No shortage of liberal writers have denounced Woods’ book or the idea of nullification. But when scholars in reputedly conservative journals join the dog-pile of their defense of the status quo, one has to wonder why these conservative intellectuals are so intent on letting unconstitutional legislation become more easily enshrined.

In the February 21, 2011 dead-tree issue of National Review (not online), Gettysburg College professor Allen C. Guelzo discards nullification and reaches a nearly identical conclusion as the liberal Princeton professor Sean Wilentz does in The New Republic.*

The subtitle of Guelzo’s “Nullification Temptation” is “Let’s stop Obamacare without blowing up the constitutional order.” In case Guelzo didn’t choose the title or subtitle himself, he immediate clarifies that there is no hyperbole when he refers to nullification as a “nuclear option” and declares “Its danger lies in how easily it could destroy not just Obamacare but the entire Constitution.”

Guelzo proceeds to list all the major events in the history of nullification: the Kentucky and Virginia Resolutions of 1798 and 1799, South Carolina’s attempt to nullify the 1832 “Tariff of Abominations,” and Wisconsin’s efforts to avoid enforcing the 1850 Fugitive Slave Act. Guelzo finishes this section by saying, “At no point, however, did nullification prevail.”

So if Professor Guelzo admits that nullification never prevailed against the comparatively miniscule federal government of the 19th Century, why is he saying that nullification today could “destroy . . . the entire Constitution” when Americans now live under a far more consolidated, bureaucratic, and intrusive state?

Does Guelzo expect his readers to believe that an America where cameras adorn nearly every intersection, IRS agents harass citizens for not relinquishing enough of their money to the state, and has a federal capitol employing more than 2 million, that even one state’s refusal to enforce Obamacare is enough to upend the whole edifice? A high school student wouldn’t get away with that sort of nonsense.

By opposing the very theory of nullification, liberal Wilentz and conservative Guelzo both endorse the criminalization of speech against the president (the Kentucky and Virginia Resolutions contra the Alien and Sedition Acts) and that slaves, even if they escaped to a free state like Wisconsin, had to be returned to their masters.

So why does Guelzo go to the trouble to discredit nullification? It makes sense for a liberal like Wilentz to recoil at any idea of resistance to the Washington leviathan. But why does someone posing as a proponent of limited government accept such a broad interpretation of the Constitution that would justify any and every expansive big government scheme?

One might assume that Guelzo might like to see nullification employed to frustrate Democratic health care legislation but that position forces him to confront what he cannot bear: What if someday Republicans pass legislation Democratic state governments find constitutionally wanting? Republican nullification would set the precedent that state governments can slow down or halt Washington’s machinations. To ensure that Republican monstrosities can govern the land Guelzo has to let Democratic fiascos remain too.

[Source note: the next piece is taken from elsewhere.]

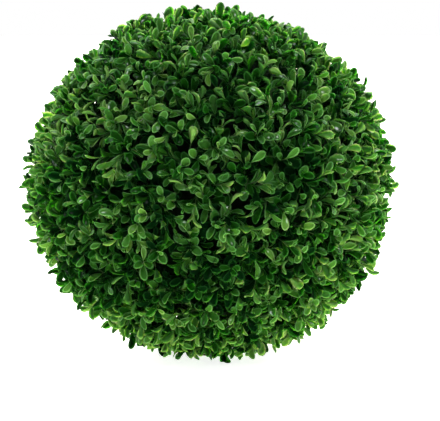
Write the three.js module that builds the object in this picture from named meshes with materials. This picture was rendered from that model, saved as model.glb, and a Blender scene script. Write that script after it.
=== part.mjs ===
// An artificial box topiary ball: leafy sprigs plugged all round a hollow plastic core, which is two half
// balls on a short stem. The foliage is clipped to an even ball that presses a little flat where it rests
// on the ground. Millimetres, +Z up. The origin is the middle of the flat cut under the stem, at the ground.
import * as THREE from "three";

// Driving dimensions.
const BALL_WIDTH = 380; // across the leaf tips
const BALL_HEIGHT = 365; // from top to bottom, before its weight settles it
const SETTLE = 2.5; // how much of the underside is pressed flat on the ground
const CORE_RADIUS = 138;
const CORE_WALL = 3.5;
const RIM_DEPTH = 9; // the flange where the two half cores meet, inwards from the outside
const RIM_HEIGHT = 4;
const SLEEVE_HEIGHT = 34; // the collar inside the lower half core that grips the stem
const SLEEVE_WALL = 4;
const STEM_FOOT_RADIUS = 17; // the flare at the ground
const STEM_BASE_RADIUS = 12; // the plain taper, which the flare adds to
const STEM_TIP_RADIUS = 10;
const STEM_HEIGHT = 96;
const STEM_BEVEL = 2; // at the tip
const FLARE_HEIGHT = 9; // how fast the flare dies away
const SIDE_PANELS = 6; // masses of foliage round each half of the ball
const CAP_TILT = THREE.MathUtils.degToRad(28); // how far the top and bottom masses reach from the poles
const GAP = 0.4; // between pieces that touch
const FOOT_CLEARANCE = 1.5; // round the stem's foot, where the leaves press loosely against it

// The fineness of the faceted surfaces.
const COLUMNS = 48;
const CAP_RINGS = 3;
const SIDE_RINGS = 7;
const CORE_INNER_RINGS = 6;
const STEM_COLUMNS = 24;
const STEM_RINGS = 8; // closer together towards the foot

// The clumps that make the clipped surface uneven.
const CLUMPS = 140;
const CLUMP_SEED = 7;
const CLUMP_HEIGHT = 3.4;
const CLUMP_SPREAD = 0.17; // radians

const HALF_WIDTH = BALL_WIDTH / 2;
const HALF_HEIGHT = BALL_HEIGHT / 2;
const CENTRE_HEIGHT = HALF_HEIGHT - SETTLE;
const EQUATOR = Math.PI / 2;
const TURN = Math.PI * 2;

const leafGreen = new THREE.MeshStandardMaterial({ color: 0x2f6f22, roughness: 0.5, metalness: 0 });
const corePlastic = new THREE.MeshStandardMaterial({ color: 0x07180a, roughness: 0.6, metalness: 0 });
const barkBrown = new THREE.MeshStandardMaterial({ color: 0x4a3a28, roughness: 0.8, metalness: 0 });

// A repeatable stream of numbers from 0 to 1.
function randomStream(seed) {
  let state = seed;
  return () => {
    state = (state * 1664525 + 1013904223) % 4294967296;
    return state / 4294967296;
  };
}

// The direction that leans "tilt" from straight up, "turn" round the Z axis.
function directionAt(tilt, turn) {
  const across = Math.sin(tilt);
  return new THREE.Vector3(across * Math.cos(turn), across * Math.sin(turn), Math.cos(tilt));
}

// Clumps spread evenly round the ball by the golden angle, each standing out or in by its own amount.
function makeClumps() {
  const random = randomStream(CLUMP_SEED);
  const goldenAngle = Math.PI * (3 - Math.sqrt(5));
  return Array.from({ length: CLUMPS }, (_, i) => ({
    direction: directionAt(Math.acos(1 - (2 * i + 1) / CLUMPS), i * goldenAngle),
    height: CLUMP_HEIGHT * (2 * random() - 1),
  }));
}

const clumps = makeClumps();

function unevenness(direction) {
  let height = 0;
  for (const clump of clumps) {
    const away = direction.angleTo(clump.direction) / CLUMP_SPREAD;
    height += clump.height * Math.exp(-away * away);
  }
  return height;
}

// A point on the outline of the foliage, pressed flat where it would go below the ground.
function outlinePoint(tilt, turn) {
  const direction = directionAt(tilt, turn);
  const reach = 1 + unevenness(direction) / HALF_WIDTH;
  const halfSizes = new THREE.Vector3(HALF_WIDTH, HALF_WIDTH, HALF_HEIGHT);
  const point = halfSizes.multiply(direction).multiplyScalar(reach);
  point.z = Math.max(point.z + CENTRE_HEIGHT, 0);
  return point;
}

// A point on the sphere that the foliage grows from, just clear of the core.
function rootPoint(tilt, turn) {
  const point = directionAt(tilt, turn).multiplyScalar(CORE_RADIUS + GAP);
  point.z += CENTRE_HEIGHT;
  return point;
}

function steps(from, to, count) {
  return Array.from({ length: count + 1 }, (_, i) => from + ((to - from) * i) / count);
}

// Joins closed loops of points, one after the other, into one closed surface. Open ends get a strip across
// the loop, whose second half runs back beside its first.
function skin(loops, wrapsRound) {
  const size = loops[0].length;
  const indices = [];
  const quad = (a, b, c, d) => indices.push(a, b, c, a, c, d);
  const spans = wrapsRound ? loops.length : loops.length - 1;
  for (let span = 0; span < spans; span += 1) {
    const near = span * size;
    const far = ((span + 1) % loops.length) * size;
    for (let j = 0; j < size; j += 1) {
      const next = (j + 1) % size;
      quad(near + j, near + next, far + next, far + j);
    }
  }
  if (!wrapsRound) {
    const last = (loops.length - 1) * size;
    for (let j = 0; j < size / 2 - 1; j += 1) {
      const back = size - 1 - j;
      quad(j, back, back - 1, j + 1);
      quad(last + j, last + j + 1, last + back - 1, last + back);
    }
  }
  const geometry = new THREE.BufferGeometry();
  const positions = loops.flat().flatMap((point) => point.toArray());
  geometry.setAttribute("position", new THREE.Float32BufferAttribute(positions, 3));
  geometry.setIndex(indices);
  geometry.computeVertexNormals();
  return geometry;
}

// One mass of foliage: the outline's points at each turn, and back along the core.
function foliage(name, outerTilts, innerTilts, turns, wrapsRound) {
  const loops = turns.map((turn) => [
    ...outerTilts.map((tilt) => outlinePoint(tilt, turn)),
    ...innerTilts.map((tilt) => rootPoint(tilt, turn)).reverse(),
  ]);
  const mesh = new THREE.Mesh(skin(loops, wrapsRound), leafGreen);
  mesh.name = name;
  return mesh;
}

// Half of a seam between two masses, as an angle at the core, where the seam is narrowest.
const seamTilt = GAP / 2 / CORE_RADIUS;
const allTurns = steps(0, TURN, COLUMNS).slice(0, -1);

function topFoliage() {
  const tilts = steps(0, CAP_TILT - seamTilt, CAP_RINGS);
  return foliage("foliage_top", tilts, tilts, allTurns, true);
}

// The bottom mass has a hole for the stem, which narrows as the stem does.
function bottomFoliage() {
  const footHole = Math.PI - Math.asin((STEM_FOOT_RADIUS + FOOT_CLEARANCE) / HALF_WIDTH);
  const coreHole = Math.PI - Math.asin((stemRadius(CENTRE_HEIGHT - CORE_RADIUS) + GAP) / CORE_RADIUS);
  const edge = Math.PI - CAP_TILT + seamTilt;
  const outerTilts = steps(edge, footHole, CAP_RINGS);
  const innerTilts = steps(edge, coreHole, CAP_RINGS);
  return foliage("foliage_bottom", outerTilts, innerTilts, allTurns, true);
}

// The panels between a polar mass and the equator, side by side all round.
function sideFoliage(half, fromTilt, toTilt) {
  const tilts = steps(fromTilt + seamTilt, toTilt - seamTilt, SIDE_RINGS);
  const seamTurn = seamTilt / Math.sin(CAP_TILT);
  const width = TURN / SIDE_PANELS;
  return Array.from({ length: SIDE_PANELS }, (_, i) => {
    const turns = steps(i * width, (i + 1) * width, COLUMNS / SIDE_PANELS);
    turns[0] += seamTurn;
    turns[turns.length - 1] -= seamTurn;
    return foliage(`foliage_${half}_${i + 1}`, tilts, tilts, turns, false);
  });
}

// A solid turned about the Z axis from a closed profile of [radius, height] points.
function turned(name, profile, columns, material) {
  const points = profile.map(([radius, height]) => new THREE.Vector2(radius, height));
  const geometry = new THREE.LatheGeometry(points, columns, EQUATOR);
  geometry.rotateX(Math.PI / 2);
  const mesh = new THREE.Mesh(geometry, material);
  mesh.name = name;
  return mesh;
}

function arc(radius, tilts) {
  return tilts.map((tilt) => [radius * Math.sin(tilt), CENTRE_HEIGHT + radius * Math.cos(tilt)]);
}

function upperCore() {
  const inside = CORE_RADIUS - CORE_WALL;
  const rimRadius = CORE_RADIUS - RIM_DEPTH;
  const rim = CENTRE_HEIGHT + GAP / 2;
  const rimTilt = Math.acos(RIM_HEIGHT / inside);
  const outerTilts = [...steps(EQUATOR, CAP_TILT, SIDE_RINGS), ...steps(CAP_TILT, 0, CAP_RINGS).slice(1)];
  const profile = [
    [rimRadius, rim],
    [CORE_RADIUS, rim],
    ...arc(CORE_RADIUS, outerTilts).slice(1),
    ...arc(inside, steps(0, rimTilt, CORE_INNER_RINGS)),
    [rimRadius, CENTRE_HEIGHT + RIM_HEIGHT],
    [rimRadius, rim],
  ];
  return turned("core_upper", profile, COLUMNS, corePlastic);
}

// The lower half core also has the hole and collar for the stem.
function lowerCore() {
  const inside = CORE_RADIUS - CORE_WALL;
  const rimRadius = CORE_RADIUS - RIM_DEPTH;
  const rim = CENTRE_HEIGHT - GAP / 2;
  const rimTilt = Math.PI - Math.acos(RIM_HEIGHT / inside);
  const bottom = CENTRE_HEIGHT - CORE_RADIUS;
  const bore = stemRadius(bottom) + GAP;
  const sleeveRadius = bore + SLEEVE_WALL;
  const boreTilt = Math.PI - Math.asin(bore / CORE_RADIUS);
  const sleeveTilt = Math.PI - Math.asin(sleeveRadius / inside);
  const edge = Math.PI - CAP_TILT;
  const outerTilts = [...steps(boreTilt, edge, CAP_RINGS), ...steps(edge, EQUATOR, SIDE_RINGS).slice(1)];
  const profile = [
    ...arc(CORE_RADIUS, outerTilts).slice(0, -1),
    [CORE_RADIUS, rim],
    [rimRadius, rim],
    [rimRadius, CENTRE_HEIGHT - RIM_HEIGHT],
    ...arc(inside, steps(rimTilt, sleeveTilt, CORE_INNER_RINGS)),
    [sleeveRadius, bottom + SLEEVE_HEIGHT],
    [bore, bottom + SLEEVE_HEIGHT],
    arc(CORE_RADIUS, [boreTilt])[0],
  ];
  return turned("core_lower", profile, COLUMNS, corePlastic);
}

// The stem's radius at a height: a flare at the foot that dies away over a plain taper.
function stemRadius(height) {
  const plain = THREE.MathUtils.lerp(STEM_BASE_RADIUS, STEM_TIP_RADIUS, height / STEM_HEIGHT);
  const flare = STEM_FOOT_RADIUS - STEM_BASE_RADIUS;
  return plain + flare * Math.exp(-height / FLARE_HEIGHT);
}

function stem() {
  const shoulder = STEM_HEIGHT - STEM_BEVEL;
  const heights = steps(0, 1, STEM_RINGS).map((share) => share * share * shoulder);
  const profile = [
    [0, 0],
    ...heights.map((height) => [stemRadius(height), height]),
    [STEM_TIP_RADIUS - STEM_BEVEL, STEM_HEIGHT],
    [0, STEM_HEIGHT],
  ];
  return turned("stem", profile, STEM_COLUMNS, barkBrown);
}

const ball = new THREE.Group();
ball.add(
  stem(),
  lowerCore(),
  upperCore(),
  bottomFoliage(),
  ...sideFoliage("lower", EQUATOR, Math.PI - CAP_TILT),
  ...sideFoliage("upper", CAP_TILT, EQUATOR),
  topFoliage(),
);

export default ball;
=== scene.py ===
"""An artificial box topiary ball: sprigs of moulded leaves in a hollow plastic core on a short stem.

Metres, +Z up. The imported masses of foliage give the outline. Each is replaced by leaves that grow from
twigs, the twigs fork from stalks, and the stalks stand in sockets all round the core.
"""
import math

import bmesh
import bpy
import numpy as np
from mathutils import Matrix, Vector, noise
from mathutils.bvhtree import BVHTree


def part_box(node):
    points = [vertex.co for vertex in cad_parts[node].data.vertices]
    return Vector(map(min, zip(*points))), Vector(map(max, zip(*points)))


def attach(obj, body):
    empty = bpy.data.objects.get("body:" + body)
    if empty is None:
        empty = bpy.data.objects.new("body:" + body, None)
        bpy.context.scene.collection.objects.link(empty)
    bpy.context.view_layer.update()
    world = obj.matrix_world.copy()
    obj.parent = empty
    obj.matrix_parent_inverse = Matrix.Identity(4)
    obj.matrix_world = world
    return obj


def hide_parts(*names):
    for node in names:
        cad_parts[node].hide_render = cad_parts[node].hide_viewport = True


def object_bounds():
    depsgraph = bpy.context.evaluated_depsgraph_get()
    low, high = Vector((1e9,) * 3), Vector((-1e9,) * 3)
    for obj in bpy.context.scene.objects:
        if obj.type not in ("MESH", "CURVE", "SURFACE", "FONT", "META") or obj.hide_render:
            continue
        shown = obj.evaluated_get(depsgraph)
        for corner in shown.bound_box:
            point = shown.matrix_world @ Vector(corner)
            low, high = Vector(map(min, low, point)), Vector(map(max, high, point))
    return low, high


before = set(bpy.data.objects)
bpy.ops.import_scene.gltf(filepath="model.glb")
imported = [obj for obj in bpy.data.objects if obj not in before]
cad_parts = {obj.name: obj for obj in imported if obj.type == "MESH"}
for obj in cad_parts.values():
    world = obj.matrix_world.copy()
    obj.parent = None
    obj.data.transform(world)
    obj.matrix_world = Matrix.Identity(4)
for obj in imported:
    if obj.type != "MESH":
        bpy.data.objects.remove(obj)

CAD_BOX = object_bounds()
MASSES = sorted(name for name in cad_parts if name.startswith("foliage"))
MM = 0.001
SEED = 3
SEARCH_FROM = 1.1  # of the ball's height, out from its middle, where the search for the outline starts
NEARLY_UPRIGHT = 0.9  # the height of a direction beyond which its cross axes start from X, not from Z

# The sprigs. Each socket in the core holds a stalk, which forks into twigs that each make for their own
# share of the outline.
SOCKETS = 264
TWIG_ENDS = 1560
END_JITTER = 0.19  # of the space between twig ends
SPRIG_PULL = 0.02  # how far a sprig draws its twig ends in, of their way to its middle
POLE_CLEARANCE = math.radians(7.5)  # nothing grows this near to the axis underneath, where the stem is
STALK_RISE = (14 * MM, 20 * MM)  # from the core to the stalk's end
STALK_LEAN = 0.10  # radians from square to the core
FORKING = (0.45, 1.0)  # the stretch of the stalk that twigs leave from
STALK_RADIUS = 1.3 * MM
STALK_SIDES = 6
TWIG_RADIUS = (0.85 * MM, 0.45 * MM)  # at the fork and at the end
TWIG_SIDES = 4
TUBE_RINGS = 4  # of points along each stalk and twig
BEND_REACH = 0.5  # of the twig's span, that it makes for along its stalk before it turns to its end
TWIG_BULGE = 8.5 * MM  # how far a twig bends aside on its way
END_DEPTH = 12.9 * MM  # from the outline of the leaf tips down to the end of a twig
END_SPREAD = 1.9 * MM
SPRIG_DEPTH_SPREAD = 1.5 * MM  # whole sprigs stand deeper or prouder than their neighbours
FLATTENING = 1.0 * MM  # how much deeper twigs end at the top and underneath, and prouder round the middle
SKIRT_DROP = 3 * MM  # how much prouder the lowest twigs end, so that their leaves hide the stem's foot
SKIRT_ANGLE = math.radians(25)  # from straight down
STRAY_SHARE = 0.03  # of the twigs, which the shears have missed
STRAY_RISE = 3 * MM
SUNK_SHARE = 0.03  # of the twigs, which leave a hollow
SUNK_DEPTH = 8 * MM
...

It’s the same reason Democrats haven’t repealed the Patriot Act and Republicans have never taken a scalpel to the welfare state. Both sides scream at each other but they always end up preserving each others’ programs. When the minority party becomes the majority they realize they can use their adversaries’ initiatives for their own gain.

If this is the state of the conservative opposition leading up to 2012 it’s no wonder a state-run health care operative like Mitt Romney is considered a serious contender to unseat a state-run health care operative like President Barack Obama.


*The title of Wilentz’s blog is “States of Anarchy.” In Guelzo’s, he calls nullification “the spirit of anarchy.” When historians who are supposed to represent two different sides of the spectrum end up with arguments and rhetoric so similar that one could almost charge the other with plagiarism, it is hard to refute the claim that there isn’t a dime’s worth of difference between the parties.